LIBR 202 – Information Retrieval – Pre-coordination and Post-coordination

The third artifact is from Dr. Mary Bolin’s LIBR 202—Information Retrieval course from the San José State University, School of Library and Information Science. The assignment was titled “Controlled Vocabulary and Subject Representation.” The professor separated the students into groups of four and I participated as a member of a team. As a group, we had to select twenty articles that have to do with libraries. Then, Dr. Mary Bolin required us to separate each group in two pairs. The reason Dr. Bolin divided us into pairs is because she wanted us to work on pre-coordination and post-coordination teams.

For each of the twenty articles we selected, my teammate and I were on the pre-coordination team and we were responsible for assigning descriptive data to include in the controlled vocabularies. The other two students worked on the post-coordination by developing a back-end thesaurus. Their job was to assign words for the thesaurus based on the twenty articles. I included this article, because it demonstrates my capability to assign terms for the controlled vocabulary in the front-end of the system to facilitate the search for information retrieval (IR) systems, online public access catalogs (OPAC), document retrieval systems (DRS), and content management systems (CMS). I believe this artifact illustrates my understanding about how the controlled vocabulary is created and embedded in the pre-coordination.
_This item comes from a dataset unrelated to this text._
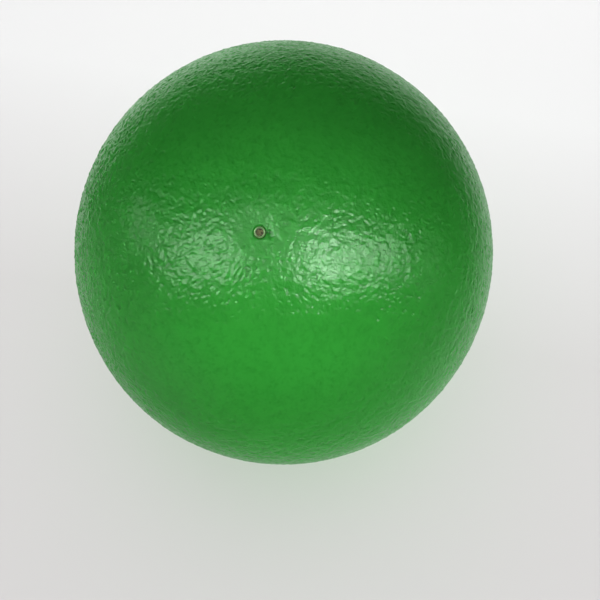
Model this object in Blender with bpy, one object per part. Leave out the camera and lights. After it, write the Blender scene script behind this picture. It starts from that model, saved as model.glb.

Conclusion: Understanding Components of Information Retrieval Systems

As required for Competency G, I believe the introduction and the three artifacts presented above demonstrate my understanding of the basic principles and standards involved in organizing information in a variety of information retrieval systems. The principles in the introduction such as cataloging, authority control, classification, metadata schemas, controlled vocabularies, and other effective methods in information systems are ways to make information more accessible to patrons. In conclusion, my understanding of controlled vocabularies and the availability of a thesaurus will help me with my online searching skills in the future.